Thursday’s school board work session added five elementaries to the list of schools thus far publicly identified as possible targets of change this November.

But a striking feature of the discussion was how often the board faced the prospect of having to fix problems created by previous board decisions.

Not all schools that are on the list, that now numbers 37, are there because of board action, of course. Alexander Middle and Mint Hill Middle are adjacent to land where large residential developments are all set to begin once the economy improves. So staff wants to be careful to prepare space at those schools for the students they expect to show up in the near term.

But most of the schools are on the list because of the cascading effects of previous board decisions. Examples:

– To join the fad for STEM schools (Science Technology Engineering Mathemetics), the math/science magnet at Cochrane Middle was rolled into Morehead Elementary, creating a K-8 STEM. Cochrane, now at 65% of capacity, will drop further as the last of the magnet students cycle out.

– An astounding 910 children exit the 76% poor Hornets Nest attendance area for other schools. Many leave for the magnet at less-poor Winding Springs. The magnet is so close, Supt. Peter Gorman said, that parents wanting to leave “don’t have a proximity issue” – the board has made it easy. Another example: The Randolph magnet makes it easy for nearby McClintock Middle parents to leave.

– The board decision to dismantle a magnet at Lincoln Heights so depopulated the school that 50% of the school is now used as administrative space for Exceptional Children’s Department administrators.

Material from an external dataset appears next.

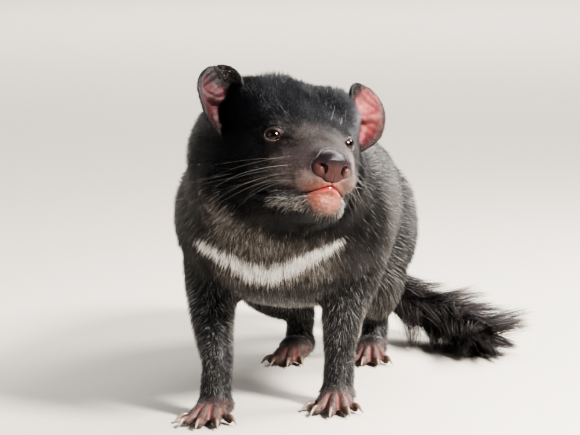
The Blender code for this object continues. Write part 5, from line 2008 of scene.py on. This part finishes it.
@dataclass
class Studio:
    """The floor, the lights and the camera."""

    anatomy: Anatomy
    distance: float = 2.2
    azimuth: float = math.radians(10)
    pitch: float = math.radians(7)
    focal_pixels: float = 2412.0
    width_pixels: float = 580.0
    sensor: float = 36.0
    aim_right: float = 0.006
    aim_up: float = 0.166
    sky: Colour = (0.80, 0.82, 0.85)
    sky_strength: float = 0.36
    floor_half: float = 40.0
    floor_colour: Colour = (0.62, 0.575, 0.51)
    floor_grain: float = 260.0
    floor_swing: float = 0.03
    floor_roughness: float = 0.8

    def view(self) -> tuple[Vector, Vector, Vector]:
        """The camera's own right, up and forward."""
        a, p = self.azimuth, self.pitch
        forward = Vector((-math.sin(a) * math.cos(p), math.cos(a) * math.cos(p), -math.sin(p)))
        right = Vector((math.cos(a), math.sin(a), 0))
        return right, right.cross(forward), forward

    def build(self) -> None:
        """Makes all of it."""
        self.camera()
        self.floor()
        for lamp in LAMPS:
            lamp.build()
        scene = bpy.context.scene
        scene.world = bpy.data.worlds.new("studio")
        scene.world.use_nodes = True
        background = scene.world.node_tree.nodes["Background"]
        background.inputs["Color"].default_value = (*self.sky, 1)
        background.inputs["Strength"].default_value = self.sky_strength
        scene.view_settings.view_transform = "AgX"
        scene.view_settings.look = "AgX - High Contrast"

    def camera(self) -> None:
        """Makes the camera at the photograph's angle and framing."""
        right, up, forward = self.view()
        lens = bpy.data.cameras.new("camera")
        lens.sensor_width = self.sensor
        lens.lens = self.focal_pixels * self.sensor / self.width_pixels
        obj = bpy.data.objects.new("camera", lens)
        aim = right * self.aim_right + up * self.aim_up + self.anatomy.shift
        obj.location = aim - forward * self.distance
        obj.rotation_mode = "QUATERNION"
        obj.rotation_quaternion = Matrix((right, up, -forward)).transposed().to_quaternion()
        bpy.context.scene.collection.objects.link(obj)
        bpy.context.scene.camera = obj

    def floor(self) -> None:
        """Makes a wide pale floor with a faint grain."""
        corners = np.array([(-1, -1, 0), (1, -1, 0), (1, 1, 0), (-1, 1, 0)]) * self.floor_half
        obj = made_object("floor", made_mesh("floor", corners, np.array([[0, 1, 2, 3]])))
        made = bpy.data.materials.new("floor_finish")
        made.use_nodes = True
        shader = made.node_tree.nodes["Principled BSDF"]
        shader.inputs["Roughness"].default_value = self.floor_roughness
        mottle = mottled(made.node_tree, self.floor_grain, self.floor_swing)
        mottle.inputs["Color"].default_value = (*self.floor_colour, 1)
        wired(made.node_tree, (mottle, "Color", shader, "Base Color"))
        obj.data.materials.append(made)


def main() -> None:
    """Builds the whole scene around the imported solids."""
    logging.basicConfig(level=logging.INFO, format="%(relativeCreated)6d ms %(message)s")
    for obj in list(bpy.data.objects):
        bpy.data.objects.remove(obj, do_unlink=True)
    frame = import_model()
    anatomy = Anatomy()
    Studio(anatomy).build()
    lie, markings = Lie(anatomy), Markings(anatomy)
    skin = Skin(anatomy, lie, markings).build(frame)
    tree = BVHTree.FromPolygons(vertex_points(skin.data).tolist(), triangles_of(skin.data).tolist())
    Coat(anatomy, lie, markings, skin).build()
    Brush(anatomy).build()
    Nose(anatomy).build()
    for side in Side:
        Eye(anatomy, side).build()
        Ear(anatomy, side).build()
    Lips(anatomy, tree).build()
    for foot in FEET:
        Claws(anatomy, foot).build()
    Whiskers(anatomy, tree).build()


if __name__ == "__main__":
    main()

– When Whitewater Elementary opened, some Pawtuckett children were redistricted into the new school. The older school that has served the neighborhood for decades is now the smallest in the system with barely more than 200 students. Its likely closure — or, in Thursday’s lingo, repurposing — is a direct result of board action.

– Pinewood Elementary is on the list because academic gains have slowed after a highly effective principal was swept away, along with some top teachers, for a “strategic staffing” intervention elsewhere. “We’re doing everything right there,” Gorman told the board, ” but at the moment (Pinewood is) not working.”

– At Hickory Grove, a replacement building was built, but the old school was not torn down and in fact is full. Half of the old school’s 34 classrooms serve part of the K-5 cohort assigned there. The other 17 classrooms are filled with pre-kindergarten children who, according to staff planner Mike Raible, were congregated in the available space to free up classrooms at nearby overcrowded elementaries. That decision made sense at the time, but it is board action that has put Hickory Grove at 197% of capacity. (Staff made it clear that they would like to demolish the old building. When board chair Eric Davis asked about moving the pre-K classes to fill up underutilized classrooms elsewhere, Gorman noted that half the old building would still be full.)

But possibly the most glaring single indicator among the schools on the list of 37 is the number of children whose parents have chosen to send their children elsewhere in CMS. They have voted with their children, not their feet, to leave schools they considered inferior for schools they thought would give their children a better chance. And, remember, these numbers do not count the children who leave for private schools or charter schools or home schools – or the street.

Departing from some of the elementaries discussed Thursday: Hornets Nest, 910 children; Pinewood, 434; Hickory Grove, 408; Billingsville, 394; W.G. Byers, 386; Druid Hills, 284; Sedgefield, 277; Irwin Avenue, 141; Westerly Hills, 139; Lincoln Heights, 135; Pawtuckett, 109.

Departing from some of the middle schools discussed Thursday: McClintock, 681 students; Spaugh, 499; J.T. Williams, 495; Wilson, 487; Cochrane, 432; Sedgefield, 336.

These numbers can’t be explained, or improved, without addressing the elephants in the room: race and class. Neither of those terms was used during Thursday’s placid discussion. Staff referred to the need to change the “perception” of some schools.

The board’s sworn task is to provide a sound basic education to every child who wants to attend in Charlotte-Mecklenburg. They will forever fail at their task if they say they want strong neighborhood schools, but then close the weak ones in poor neighborhoods that their own decisions have made weak.

What decisions? It’s a complex web of decisions that defies easy answers or sound-bite responses. Attendance boundaries are routinely used to separate the rich from the poor, the advantaged from the disadvantaged – instantly creating some schools that have extra resources, and others that do not; some that are attractive to teachers and parents, others that are not. Magnet options are created, as mentioned above, to give some parents easy options out of struggling schools while not creating similarly attractive options for other parents. The board has refused to assign staff with the best teaching results to its students with the greatest needs.

All of these and other board decisions have created schools that isolate struggling students, making all but impossible the task of providing each and every one of those struggling students the sound basic education that the North Carolina Constitution requires.